We can see that we only have read permission on /. If we use another mount point that we have write access to, it should print “rw“:

$ [ -w /mnt/fdd ] && echo "rw" || echo "ro"
rw

Notably, the mount point for a pen drive has read-write permission for the $USER.

7. Touch a Temporary File

Alternatively, we can create a temporary file in a file system we’re checking the permissions for. It can be an effective way to check if a filesystem is read-only or read-write.

By navigating to a temporary directory and attempting to create a file, we can analyze the return code to determine the filesystem’s permissions:

$ touch /mnt/fdd/temp.txt
$ echo $?
0

Similarly, if we were to create a file on a read-only file system, it would print an error:

$ touch /temp.txt
touch: cannot touch 'temp.txt': Permission denied
$ echo $?
1

However, there’s one problem with this command. We’re creating the file as a regular non-root user. *If we have root access, we can easily create the file in /, so that would mean that the file system is mounted as “rw” but for users with root access.

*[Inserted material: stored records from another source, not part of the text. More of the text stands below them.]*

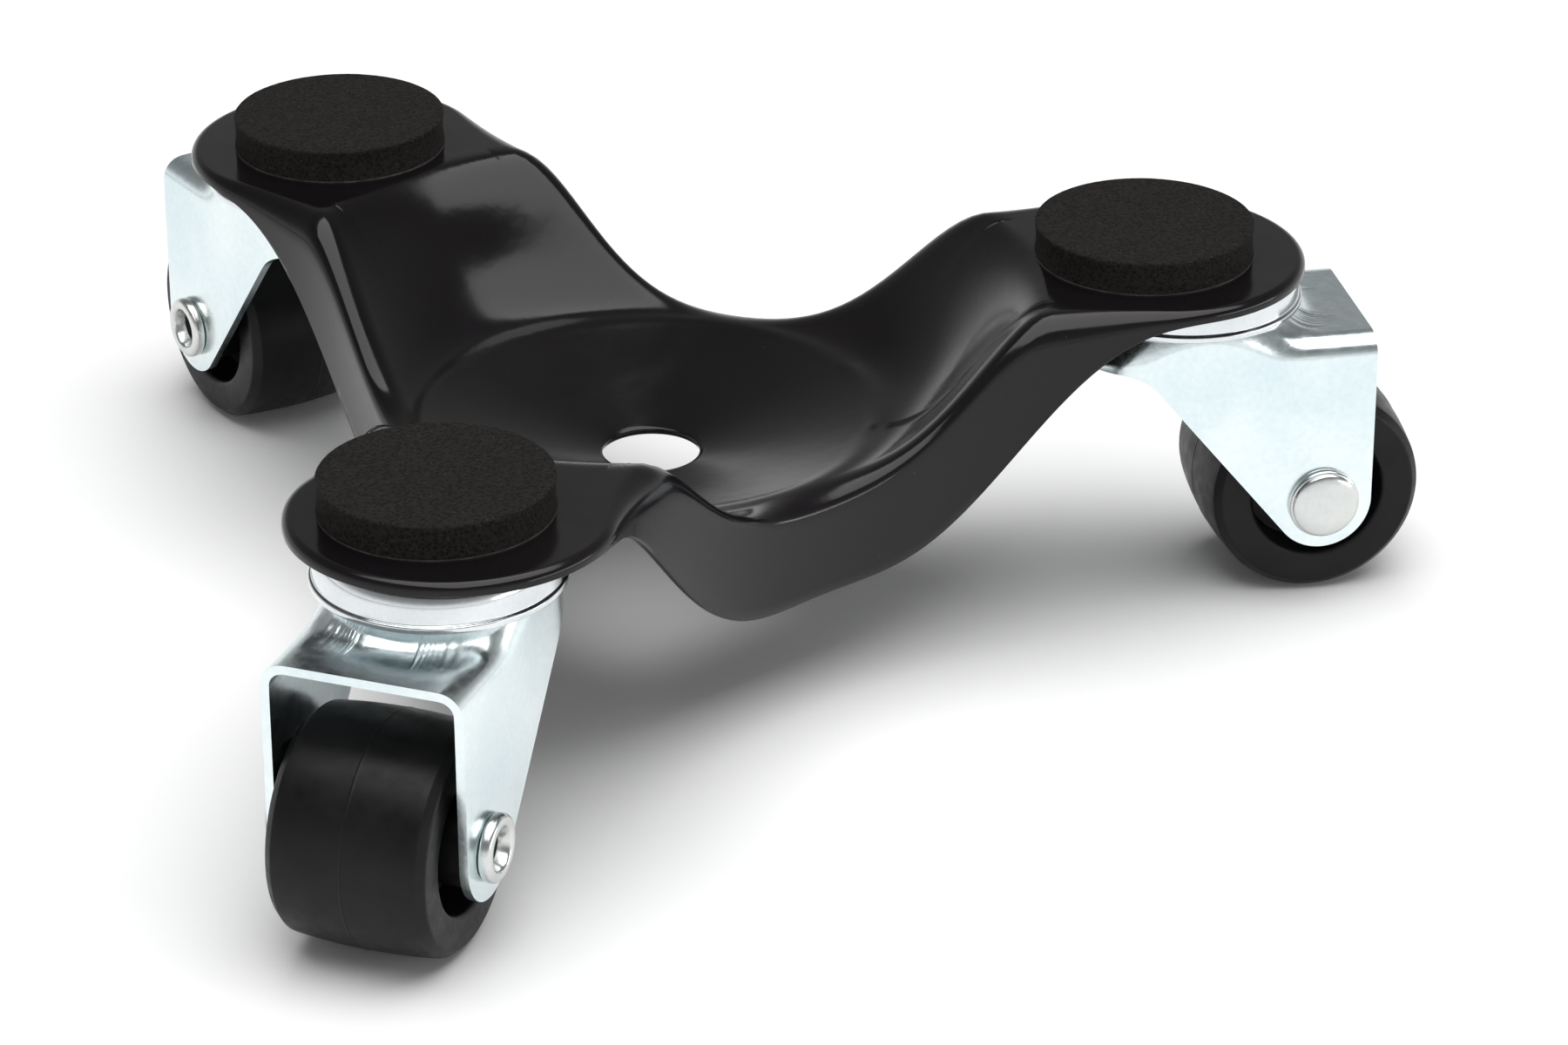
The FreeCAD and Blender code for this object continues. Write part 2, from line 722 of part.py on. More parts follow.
def leg_side_view():
    """The side view of the fork: top, upright back edge, round foot, raked front edge, skirt."""
    back, trail, axle = size("fork_back"), size("trail"), -size("axle_drop")
    foot = back - trail
    skirt = solved(CROWN_TOP) - size("fork_shoulder_drop") - size("fork_skirt")
    nose = -size("fork_front_radius") - size("fork_sheet")
    slope = math.radians(size("leg_slope"))
    along = Vector(-math.cos(slope), 0, math.sin(slope))
    foot_centre = Vector(trail, 0, axle)
    foot_front = foot_centre + Vector(-math.sin(slope), 0, -math.cos(slope)) * foot
    foot_bottom = foot_centre + Vector(0, 0, -foot)
    # the raked edge would meet the skirt at the corner, and a swept arc rounds that off
    corner = foot_front + along * ((skirt - foot_front.z) / along.z)
    sweep = size("leg_sweep_radius")
    reach = sweep * math.tan(slope / 2)
    rake_end = corner - along * reach
    skirt_end = corner + Vector(-reach, 0, 0)
    sweep_centre = skirt_end + Vector(0, 0, -sweep)
    sweep_middle = sweep_centre + (corner - sweep_centre).normalize() * sweep
    top = Vector(back, 0, 0)
    edges = [
        Part.makeLine(top, Vector(back, 0, axle)),
        Part.Arc(Vector(back, 0, axle), foot_bottom, foot_front).toShape(),
        Part.makeLine(foot_front, rake_end),
        Part.Arc(rake_end, sweep_middle, skirt_end).toShape(),
        Part.makeLine(skirt_end, Vector(nose, 0, skirt)),
        Part.makeLine(Vector(nose, 0, skirt), Vector(nose, 0, 0)),
        Part.makeLine(Vector(nose, 0, 0), top),
    ]
    return Part.Face(Part.Wire(edges))


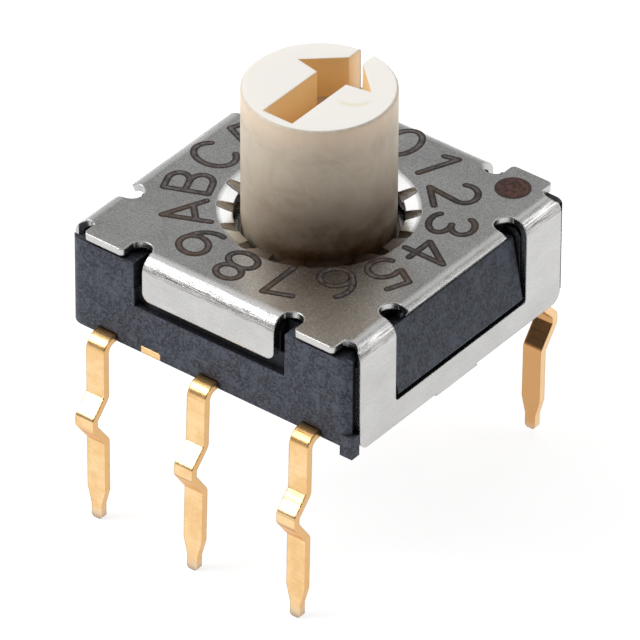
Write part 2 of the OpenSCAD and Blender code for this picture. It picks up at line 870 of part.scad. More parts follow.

Therefore, if we really want to be sure whether the file-system is rw, we need to have either root access to create the file or check the permissions for the given directory:

$ sudo touch /temp.txt
Password: 
$ echo $?
0

8. Conclusion

In this article, we learned how we can check for the permissions of a file system. We discussed techniques like using findmnt and mount utilities, examining the /proc/mounts and /etc/fstab files, utilizing the -w test operator, and creating temporary files to assess permissions.